Arguably Tasmania’s best known baseball export, Ian Hubble – who achieved at the highest levels of Australian domestic baseball after crossing to Victoria in the late 1970s – had by the early 2000s become heavily involved in Masters baseball on the mainland.

 

Encouraged by Ian’s foray into Masters, his brother Peter become one of the guiding forces in the creation of a Tasmanian Masters team to enter the annual Victorian Masters Baseball Carnival - a remarkable, rollicking  event that will celebrate its nineteenth birthday in 2015.

 

For the past decade, Tasmania has been a regular, competitive and popular participant in the Victorian Masters, which returned to its Ballarat home in 2011 after several drought years at Geelong Baseball Complex.

 

Involvement in the Victorian Masters Carnival was more than enough to feed the enthusiasm of a group of Tasmanian players, who had already resolved to resurrect baseball in the island state.

 

In 2007, after a fifteen year hiatus, a baseball competition returned to Hobart under the banner of Baseball Tasmania. The competition continued under this name until the 2013/4 season when it was rebadged the Hobart Summer Baseball League, with Baseball Tasmania the governing body.

 

Supportive of the project since it was first mooted, Hobart Mercury ran a series of promotional articles encouraging players, former players and other interested parties to join. The Mercury - ir should be said - continues to promote baseball in an active manner that puts some of our limited mainland media coverage to shame.

 

Image:   Hobart Mercury

The Hobart Summer Baseball League season runs from mid-October through to mid-March with a break over the Christmas/New Year period.
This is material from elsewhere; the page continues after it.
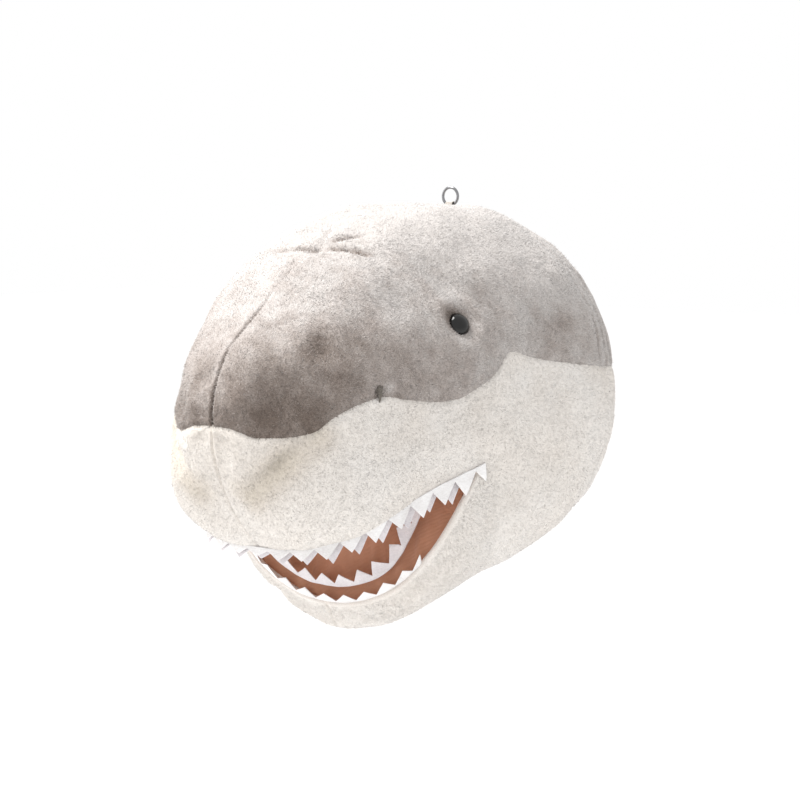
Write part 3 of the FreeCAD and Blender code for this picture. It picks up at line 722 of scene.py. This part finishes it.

Games are of an hour and a half duration with the majority played on two of either Tuesday, Wednesday or Thursday, commencing at 6.00 PM.

 

Sunday games are played once a month and for the finals.

 

Games are played at Prince of Wales Bay Recreation Ground in Derwent Park, though in recent times they have also been played at Goodwood Primary School and Shoebridge Park in Claremont.

 

In the 2013/14 season, the competition expanded from four teams to five - with the welcome addition of the Dragons' Softball team – while some teams changed their names to represent regions of greater Hobart.

 

The 2014 summer season kicked off with a grand-final replay between reigning premier Eastern Athletics and Dragons in mid-October.

 

Hobart Mercury was there to cover the game.

 

“The Dragons led early,” the Mercury reported, “but the Athletics came home with a rush, scoring seven runs in the bottom of the fifth to produce a 15-13 win.”

 

In the earlier game, the Northern White Socks plucked the Blue Jays, jumping out to a 10-1 lead early, to eventually win the game 16-9.

 

Baseball Tasmania President David Searle said it was the perfect opener to the new season by returning to the sport’s home at the Prince of Wales diamond.

 

“After a two-year absence it is great to be returning to the home of baseball in Tasmania and with a number of new players originating from overseas and interstate, it promises to be an exciting season,” Searle said.

 

The new centre was a welcome sight after the competition had to find somewhere else to play for the past two years.

 

“They dug up the ground to put in stormwater drains so we had to play a couple of seasons at Goodwood Primary School and then out at Shoebridge Park, Claremont,” Searle said.

 

“So it’s great to be back at our redeveloped Prince of Wales diamond.”

 

This season the four-team league welcomes quite a few new players from overseas and interstate, hailing from as far afield as China and Canada.

 

“Games will be held each Wednesday and Thursday throughout the summer - with training on Tuesday nights,” Searle said.

 

“New players are encouraged to come along to a training session and try their hand at pitching, catching and hitting. We have players ranging in age from fifteen though to their late fifties, so everyone is welcome to join us,” he said.

 

“After completion of our domestic season, two Tasmanian teams will head to Victoria to compete in the Victorian Masters Carnival in Ballarat.”

 

Australian Baseball Alumni congratulates Hobart Summer Baseball League President David Searle and his hard-working committee for their vision and their energy in resurrecting Tasmanian baseball. May the league – and the sport – go from strength to strength in the Apple Isle.